----- INPUT RECORDS

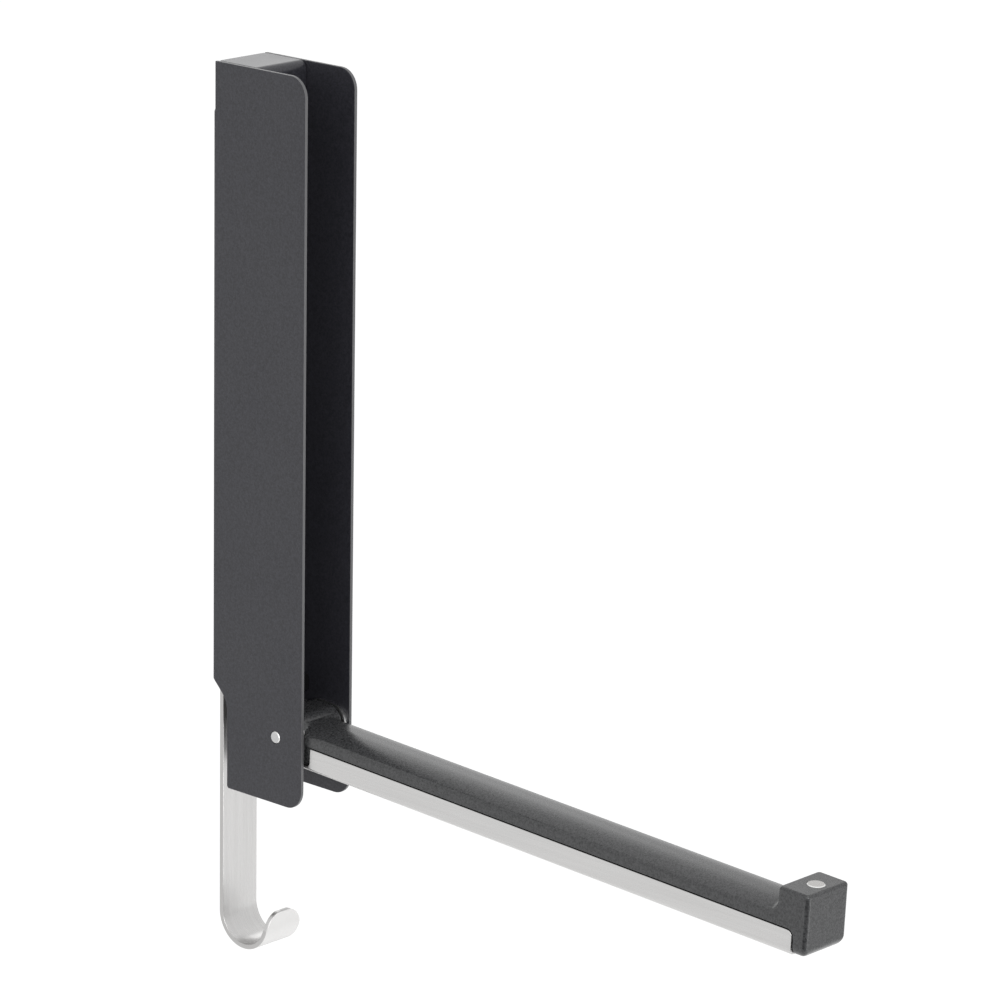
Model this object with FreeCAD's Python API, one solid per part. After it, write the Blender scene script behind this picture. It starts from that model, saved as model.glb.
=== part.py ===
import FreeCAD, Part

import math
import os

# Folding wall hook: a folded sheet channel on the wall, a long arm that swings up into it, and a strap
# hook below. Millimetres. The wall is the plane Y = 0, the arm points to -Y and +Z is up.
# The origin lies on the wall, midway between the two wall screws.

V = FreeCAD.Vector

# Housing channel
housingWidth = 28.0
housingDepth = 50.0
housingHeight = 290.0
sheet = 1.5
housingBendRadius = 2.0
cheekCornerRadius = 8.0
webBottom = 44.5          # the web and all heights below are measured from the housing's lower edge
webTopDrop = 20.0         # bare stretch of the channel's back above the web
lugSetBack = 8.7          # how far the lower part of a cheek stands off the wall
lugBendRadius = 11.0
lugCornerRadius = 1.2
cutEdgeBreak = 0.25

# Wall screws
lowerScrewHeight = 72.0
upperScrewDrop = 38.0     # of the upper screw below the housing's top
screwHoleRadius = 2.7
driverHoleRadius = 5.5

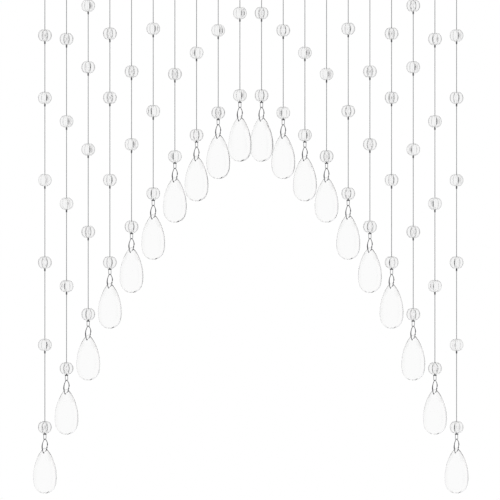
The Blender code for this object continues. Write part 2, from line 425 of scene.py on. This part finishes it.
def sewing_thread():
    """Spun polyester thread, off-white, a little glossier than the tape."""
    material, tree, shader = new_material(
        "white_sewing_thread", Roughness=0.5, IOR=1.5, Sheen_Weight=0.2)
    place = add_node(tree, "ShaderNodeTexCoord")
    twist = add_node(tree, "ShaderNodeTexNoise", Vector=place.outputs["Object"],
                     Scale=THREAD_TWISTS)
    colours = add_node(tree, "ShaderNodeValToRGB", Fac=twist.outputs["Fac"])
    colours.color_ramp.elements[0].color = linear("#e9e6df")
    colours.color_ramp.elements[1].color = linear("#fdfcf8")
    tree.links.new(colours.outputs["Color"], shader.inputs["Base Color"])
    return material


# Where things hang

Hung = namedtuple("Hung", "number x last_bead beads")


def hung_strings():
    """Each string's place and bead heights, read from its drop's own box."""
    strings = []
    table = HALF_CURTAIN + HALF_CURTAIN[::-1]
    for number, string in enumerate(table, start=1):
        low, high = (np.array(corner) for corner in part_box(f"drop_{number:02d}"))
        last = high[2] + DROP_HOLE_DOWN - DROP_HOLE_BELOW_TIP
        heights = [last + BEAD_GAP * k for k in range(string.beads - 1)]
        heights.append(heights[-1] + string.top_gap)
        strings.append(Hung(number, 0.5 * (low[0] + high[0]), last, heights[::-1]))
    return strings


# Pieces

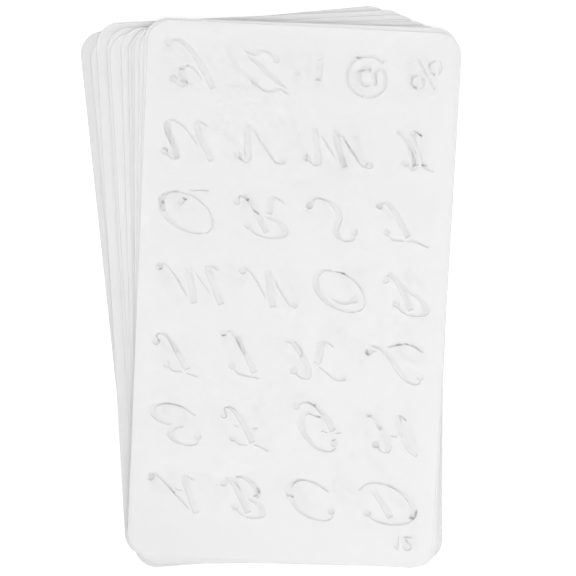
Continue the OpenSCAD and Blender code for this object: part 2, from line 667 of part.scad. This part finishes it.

----------

■ THE TASK: Restate the whole listing exactly, leaving out nothing.

■ TASK SOLUTION:
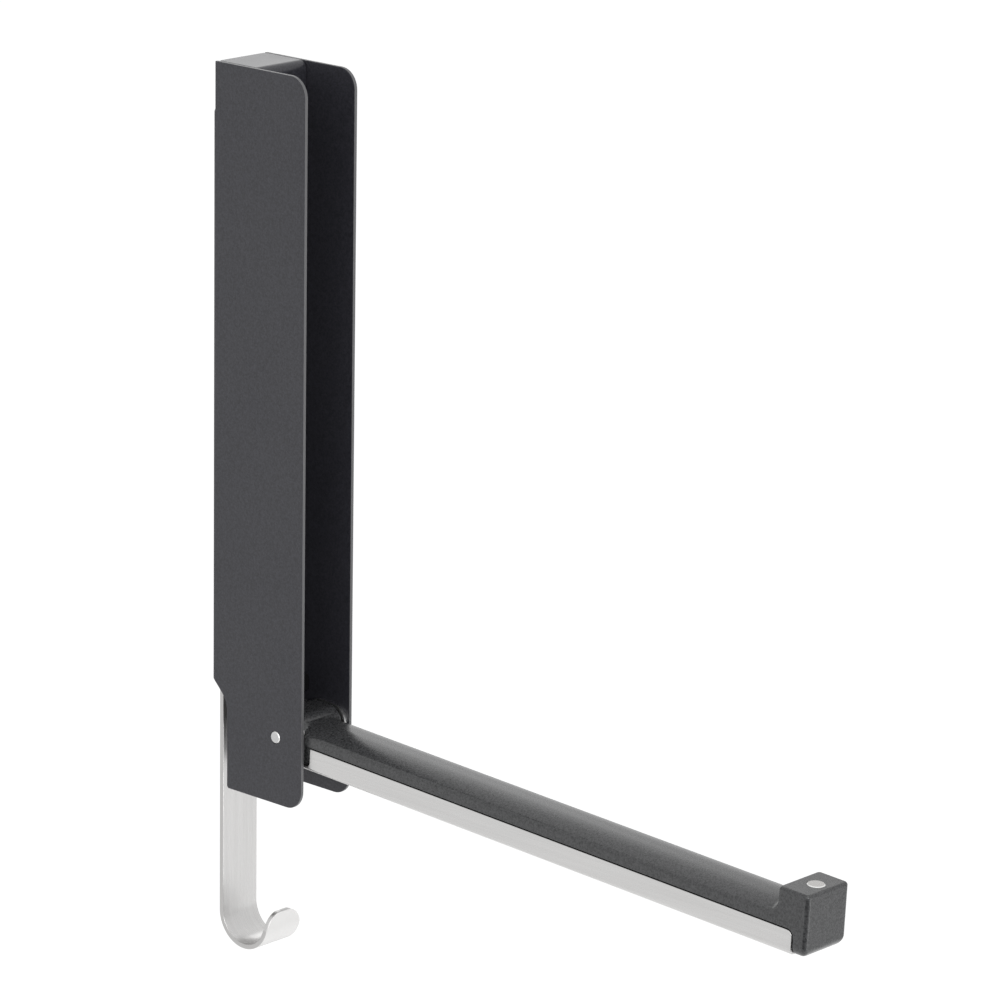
Model this object with FreeCAD's Python API, one solid per part. After it, write the Blender scene script behind this picture. It starts from that model, saved as model.glb.
=== part.py ===
import FreeCAD, Part

import math
import os

# Folding wall hook: a folded sheet channel on the wall, a long arm that swings up into it, and a strap
# hook below. Millimetres. The wall is the plane Y = 0, the arm points to -Y and +Z is up.
# The origin lies on the wall, midway between the two wall screws.

V = FreeCAD.Vector

# Housing channel
housingWidth = 28.0
housingDepth = 50.0
housingHeight = 290.0
sheet = 1.5
housingBendRadius = 2.0
cheekCornerRadius = 8.0
webBottom = 44.5          # the web and all heights below are measured from the housing's lower edge
webTopDrop = 20.0         # bare stretch of the channel's back above the web
lugSetBack = 8.7          # how far the lower part of a cheek stands off the wall
lugBendRadius = 11.0
lugCornerRadius = 1.2
cutEdgeBreak = 0.25

# Wall screws
lowerScrewHeight = 72.0
upperScrewDrop = 38.0     # of the upper screw below the housing's top
screwHoleRadius = 2.7
driverHoleRadius = 5.5

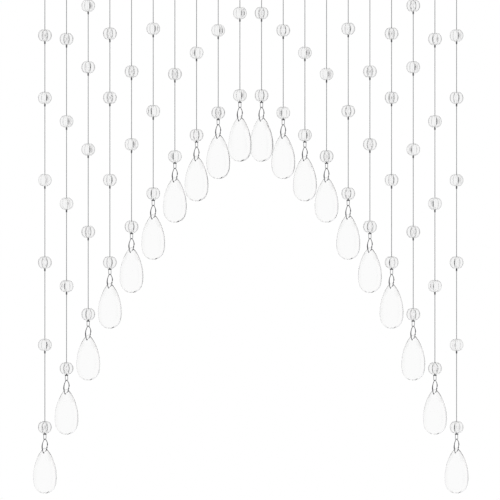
The Blender code for this object continues. Write part 2, from line 425 of scene.py on. This part finishes it.
def sewing_thread():
    """Spun polyester thread, off-white, a little glossier than the tape."""
    material, tree, shader = new_material(
        "white_sewing_thread", Roughness=0.5, IOR=1.5, Sheen_Weight=0.2)
    place = add_node(tree, "ShaderNodeTexCoord")
    twist = add_node(tree, "ShaderNodeTexNoise", Vector=place.outputs["Object"],
                     Scale=THREAD_TWISTS)
    colours = add_node(tree, "ShaderNodeValToRGB", Fac=twist.outputs["Fac"])
    colours.color_ramp.elements[0].color = linear("#e9e6df")
    colours.color_ramp.elements[1].color = linear("#fdfcf8")
    tree.links.new(colours.outputs["Color"], shader.inputs["Base Color"])
    return material


# Where things hang

Hung = namedtuple("Hung", "number x last_bead beads")


def hung_strings():
    """Each string's place and bead heights, read from its drop's own box."""
    strings = []
    table = HALF_CURTAIN + HALF_CURTAIN[::-1]
    for number, string in enumerate(table, start=1):
        low, high = (np.array(corner) for corner in part_box(f"drop_{number:02d}"))
        last = high[2] + DROP_HOLE_DOWN - DROP_HOLE_BELOW_TIP
        heights = [last + BEAD_GAP * k for k in range(string.beads - 1)]
        heights.append(heights[-1] + string.top_gap)
        strings.append(Hung(number, 0.5 * (low[0] + high[0]), last, heights[::-1]))
    return strings


# Pieces

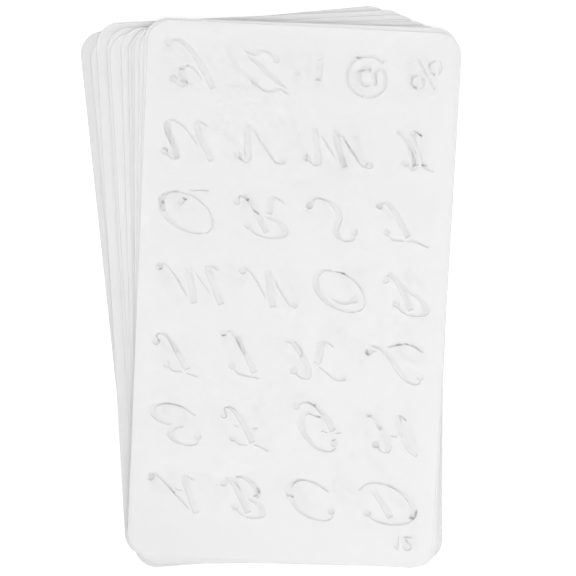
Continue the OpenSCAD and Blender code for this object: part 2, from line 667 of part.scad. This part finishes it.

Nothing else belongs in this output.